- Shahrak-e Aras Location within Iran
- Coordinates: 39°07′07″N 45°18′22″E﻿ / ﻿39.11861°N 45.30611°E
- Country: Iran
- Province: West Azerbaijan
- County: Poldasht
- District: Aras
- Rural District: Gejlarat-e Sharqi

Population (2016)
- • Total: 1,888
- Time zone: UTC+3:30 (IRST)

= Shahrak-e Aras =

Village in West Azerbaijan province, Iran

Shahrak-e Aras (شهرك ارس) (Note: Also known as Shahrak; formerly known as Shahrak-e Sadāras (شهرک سد ارس)) is a village in Gejlarat-e Sharqi Rural District of Aras District in Poldasht County, West Azerbaijan province, Iran.

==Demographics==
===Population===
At the time of the 2006 National Census, the village's population was 1,951 in 481 households, when it was in the former Poldasht District of Maku County.
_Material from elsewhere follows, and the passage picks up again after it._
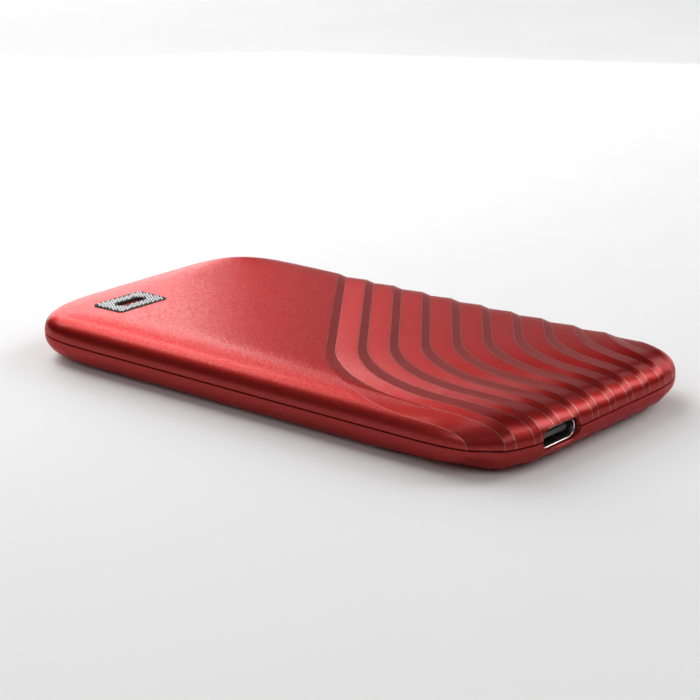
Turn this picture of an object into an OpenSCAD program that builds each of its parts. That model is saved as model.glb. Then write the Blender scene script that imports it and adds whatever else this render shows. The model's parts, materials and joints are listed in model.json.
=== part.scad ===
// Closed pocket solid state drive: two ridged metal half-shells round a storage card on a USB-C board.
// Origin: centre of the underside. +X points to the port end, +Z up. All sizes are millimetres.

/* [Case] */
// Length of the case, along X
case_l = 100; // [99:0.5:104]
// Width of the case, along Y
case_w = 55; // [54:0.5:60]
// Thickness of the case, along Z
case_h = 8.9; // [8.9:0.1:9.6]
// Wall of each metal half-shell
shell_wall = 0.85; // [0.75:0.05:0.85]
// Gap between the half-shells, filled by the seam seal
seam_gap = 0.16; // [0.1:0.02:0.24]

/* [Rounding] */
// Reach of each rounded corner in plan
corner_r = 22; // [20:0.5:24]
// Squareness of the corners in plan, where 2 is a circle
corner_power = 4.4; // [3.8:0.1:5]
// How far the rounding reaches in over the top
top_reach = 12; // [11:0.25:12.5]
// How late the top rounding leaves the flat
top_power = 3.9; // [3.6:0.1:4.2]
// How fast the top rounding rises from the seam
top_rise = 2.4; // [2.2:0.05:2.6]
// How far the rounding reaches in under the bottom
bottom_reach = 6.2; // [5.5:0.1:6.5]
// How late the bottom rounding leaves the flat
bottom_power = 2.3; // [2.2:0.05:2.6]
// How fast the bottom rounding falls from the seam
bottom_rise = 2.3; // [2.2:0.05:2.6]

/* [Ridges] */
// Depth of the valleys between the ridge crests
ridge_depth = 0.4; // [0.1:0.05:0.4]
// Spacing of the crests, square to their diagonal stretch
diagonal_pitch = 4.98; // [4.8:0.02:5.2]
// Spacing of the crests where they run out over the port end
port_end_pitch = 4.79; // [4.7:0.01:4.9]
// Angle from X of the direction square to the diagonal stretch
ridge_angle = 37.2; // [36:0.2:39]
// Bend radius of the first crest
bend_r = 33.5; // [31:0.5:36]
// How much tighter the bend gets from one crest to the next
bend_r_step = 1.7; // [1.5:0.05:1.9]

/* [Port] */
// Centre of the port across the end face
port_y = -11.85; // [-12.5:0.05:-11.5]
// Width of the port cut-out
port_w = 9.1; // [9.1:0.05:9.4]
// Height of the port cut-out
port_h = 3.3; // [3.3:0.05:3.5]
// How far the receptacle sits back from the end face
port_setback = 0.85; // [0.7:0.05:1]

/* [Badge] */
// Badge size along X
badge_l = 7; // [6:0.1:8]
// Badge size along Y
badge_w = 11.4; // [10:0.1:12]
// Spacing of the raised studs along each row on the badge
stud_pitch = 0.47; // [0.45:0.01:0.7]
// How far the badge plate stands above the top
badge_proud = 0.08; // [0:0.02:0.2]

/* [Storage card] */
// Width of the storage card
card_w = 22; // [21.5:0.5:22]
// Length of the storage card
card_l = 80; // [79:0.5:80]
// Centre of the card across the case
card_y = 2; // [1.5:0.25:2.25]

/* [Hidden] */

eps = 0.01;

// Case levels and the straight core between the corners
mid_z = case_h / 2;
floor_z = ridge_depth + shell_wall;
ceiling_z = case_h - ridge_depth - shell_wall;
core_x = case_l / 2 - corner_r;
core_y = case_w / 2 - corner_r;
top_rounding = [top_reach, top_power, top_rise];
bottom_rounding = [bottom_reach, bottom_power, bottom_rise];
hollow_share = 0.78;

// Ridge lines: crest 0 is the first beside the plain half
first_crest_offset = -3.27;
first_crest_y = 1.1 - case_w / 2;
valley_on_diagonal = 0.28;
valley_at_port_end = 0.68;
full_turn = 90 - ridge_angle;
last_ridge = 10;

// Row layout of the ridged skin
half_stations = 15;
station_power = 2.5;
plain_rows = 24;
plain_power = 1.7;
fan_rows = [-0.8, -0.62, -0.46, -0.33, -0.22, -0.13, -0.06];
rows_past_last = 6;
far_away = 160;
search_steps = 45;

// Badge, in a shallow pocket near the plain corner
badge_at = [13.1 - case_l / 2, 13.9 - case_w / 2];
badge_corner_r = 1;
badge_floor_z = case_h - 0.3;
badge_top_z = case_h + badge_proud;
stud_w = 0.34;
stud_l = 1;
stud_t = 0.06;
stud_row_pitch = 0.78;
stud_angle = 39.5;
stud_margin = 0.5;
window_l = 5.6;
window_w = 1.7;

// Receptacle
usb_w = 8.94;
usb_h = 3.16;
usb_wall = 0.3;
usb_l = 7.35;
usb_front_x = case_l / 2 - port_setback;
usb_back_x = usb_front_x - usb_l;
tongue_t = 0.7;
tongue_w = 6.7;
tongue_front_x = usb_front_x - 0.9;
usb_block_l = 2.6;
contact_count = 12;
contact_pitch = 0.5;

// Bridge board
board_t = 0.8;
board_top_z = mid_z - usb_h / 2;
board_z = board_top_z - board_t;
board_x0 = case_l / 2 - 23;
board_x1 = case_l / 2 - 3.9;
board_half_w = 18;
screw_x = board_x0 + 2.6;
screw_y = board_half_w - 2.4;
gasket_x0 = board_x1 + 0.1;
gasket_t = 1.2;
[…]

The following census in 2011 counted 1,821 people in 511 households, by which time the district had been separated from the county in the establishment of Poldasht County. The rural district was transferred to the new Aras District. The 2016 census measured the population of the village as 1,888 people in 537 households. It was the most populous village in its rural district.